Yes, at the end of the day I am still doing things that are unique to me. For example with The Cult, we are always going to playing “She Sells Sanctuary”. There is no doubt about it. Basically that song has a triumph and victory about it and you have to really understand that. I just think that with my playing it, my sound has an energy about it. Just playing that one note with your own feel. Like Mick can sing a song and then some other guy down the road at a blues bar can sing the same song, but there is a big difference. So, it doesn’t have to be that I am blending in there and bassin’ out all over the place with riffs and notes. It can just be that I have my feel and my tone.

Even if I am adding some more stuff with the bass or movement or notes, it’s still about the songs. Some of the songs in The Cult, I didn’t have anything to do with. I think you have to be sensitive with what you are playing, but ultimately, a very simple answer would be “yes”. I believe I still have an affect. It’s about being sensitive, but also taking the moments.

How do you think Owl’s sophomore release, “The Right Thing”, instrumentally and lyrically differs form your self-titled debut in 2009?

First of all, the first record I kind of had in my back pocket for a while and I really worked on the songs. It had a very specific thing that I was getting from the guys, which was probably challenging for them. I remember talking to Dan about the feel of a song and as the producer literally jumping around the studio in front of Dan while he is doing the drum tracks and trying to get him to be the most crazy animalistic tribal monster person we could create. I was doing a lot getting out of these guys the vision I had in my head.

So with this record, a lot of great things happened, but I didn’t say anything. We really just jammed. We would be like, “Oh my god, where did that melody come from. Oh my god, look at that riff.” It was a really fun experience. We finished this record together.

What’s the meaning behind the album title?

Well, “The Right Thing” is one of the songs and it’s repeatedly asking the question, “Are you doing the right thing?” Maybe you feel different every time when we ask that. Are you doing the right thing with your life? Are you doing the right thing with your attitude? Are you doing the right thing with your money? Are you doing the right thing with your relationship? It’s questioning and realizing everybody has an internal struggle with their own version of good and evil. I hate to get too specific and I can with some songs more than others. Some songs I leave open almost as this emotional platform for people to just feel whatever they want and not get specific. I really like laying it out for people emotionally and I think you get the tone of the music.

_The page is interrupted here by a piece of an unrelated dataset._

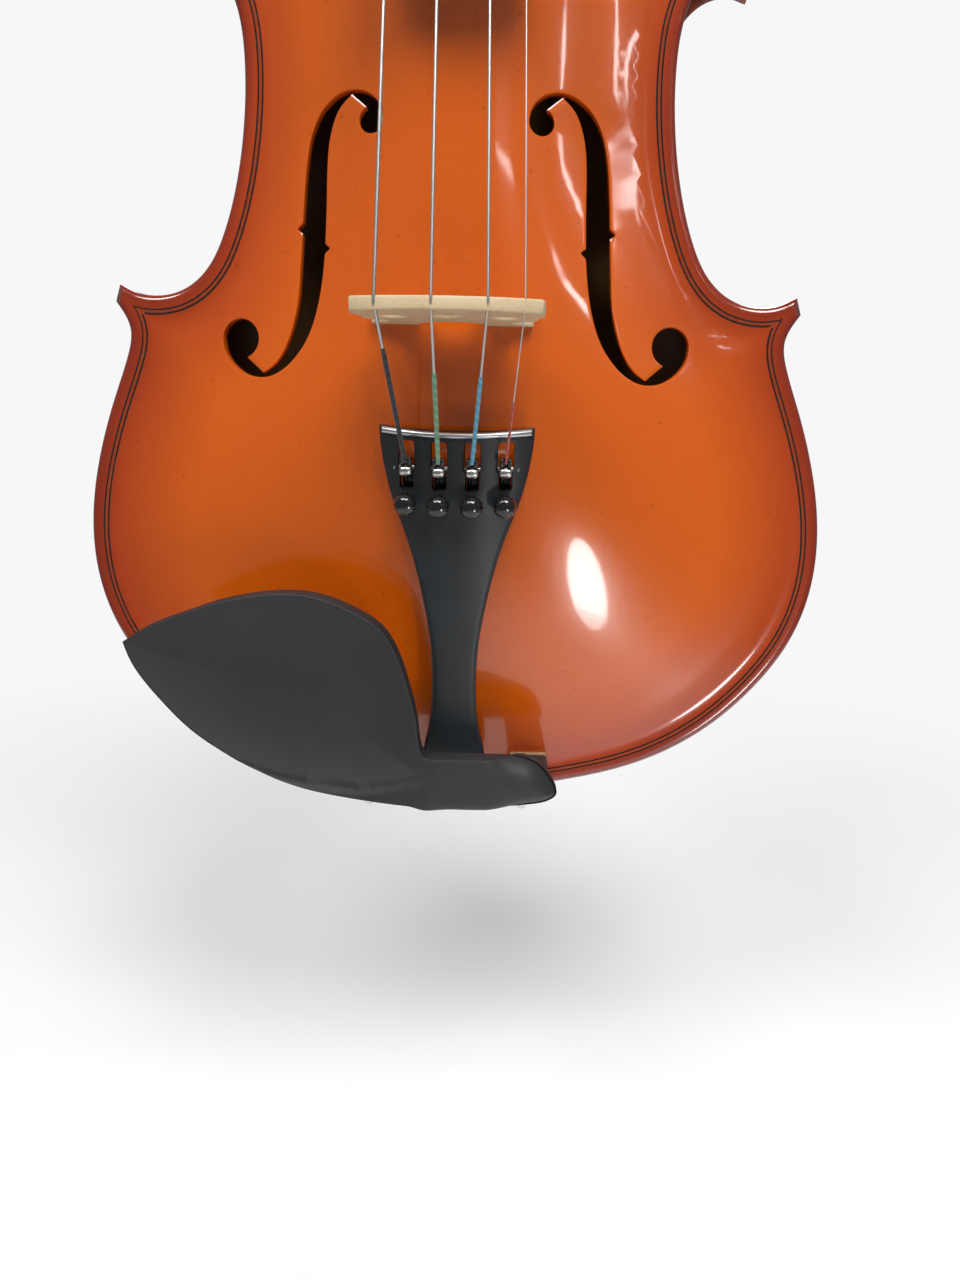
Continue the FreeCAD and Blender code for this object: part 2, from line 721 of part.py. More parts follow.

“The Right Thing” is a really emotive song. We’ve got banshees screaming in it. It’s mysterious and there is more a Morrison-esque tone to it. It’s low and deep. I like the more diminished chords in it. Hopefully, it makes you question yourself and things, but that doesn’t mean negative stuff. At the end of the day, all this stuff is supposed to be positive and that’s why we do it. Asking the right questions and asking if things are right is the best thing to do for change and to grow.

You’ve discussed the meaning behind the song, “Perfect”, in previous interviews.

You remember the movie, “It’s A Wonderful Life”? The Christmas movie? The story of the man who’s on the bridge and the angel comes and talks him out of it by giving him some perspective. I think that that’s kind of the answer to be what “Perfect” is. You get a glimpse into his life and how much he really has. It’s good to just stop and smell the roses and coffee and that’s what “Perfect” really does. It’s your simple stuff, sitting with your family and some of your best friends and not getting caught up chasing other stuff. It’s about appreciating things while you have them.

Definitely. It’s a lot easier said than done!

Ya [Laughs]!

Why did you guys choose to cover The Kinks’ “Destroyer”? How did you make it your own?

Well, Dan our drummer is a big Kinks’ fan. Jason and I were a little taken back by his request of “On this record, we got to do a cover.” I’m like, “Okay, but I don’t know what.” He goes, “I know. It’s a Kinks’ song, “Destroyer.” The interesting thing is that Dan was adamant. So, Jason and I were like, “We got to do this or Dan is not going to stop” [Laughs]. We did it and to our surprise, it turned out to be one of my favorite things we have ever done. I’m really happy about Dan pushing us to do that song now. I think it’s great to satisfy Dan with something he grew up with. It was fun for us too. The track just really popped once we did.

Any other favorites off the album?

“Destroyer” and “The Right Thing” was our focus, but the album has got so many songs, like you mentioned, “Perfect”. Anybody could listen to “Perfect”. I don’t care who you are. Lately, I have been liking the song, “Give”. There is a lot of interesting stuff going on in that song. It has got really strong melodies, but I think there is something that captures a real mood. “Give” captures the most emotion for me on the record.

As a musician, singer, songwriter and producer, do you enjoy one of these professions the most?
I think I enjoy them all pretty equally. I think I enjoy having all of them the most. So, the answer to your question is kind of tricky for me. The one thing I realized that I enjoy the most is being in the studio as a producer, but what I think is cool about Owl is that the album was really produced by Owl, even though I was at the helm of the production. It was balanced. I don’t know if I could do it with every band and be the producer, the singer and the bassist, but these guys sort of give me balance so I can do that job. It’s unique to Owl.

Do you listen to any current music?

I’m really digging Vintage Trouble. They are like a rhythm and blues basic. I don’t want to say basic in a bad way, but rhythm and blues is really that strong fundamental basic stuff. Those guys put a new spin on it. Their energy is just great. I was actually at the Jimmy Kimmel show in the green room when they performed and thought it was really cool. It’s just real music and it’s rhythm and blues. It’s really unique to see such a neat band. I encourage everyone to check those guys out.

I am fan of them as well. If you weren’t in the music industry, what other career could you picture yourself doing?

I’d probably end up being an artist of sorts. I’d end up painting abstract things that have meaning to me. I think visually I would have gone off in some other direction. When I write, I have this sort of movie going on with pictures. When I am writing, I am chasing down a lot of visual stuff. Those are the things that inspire me and help me change my sound.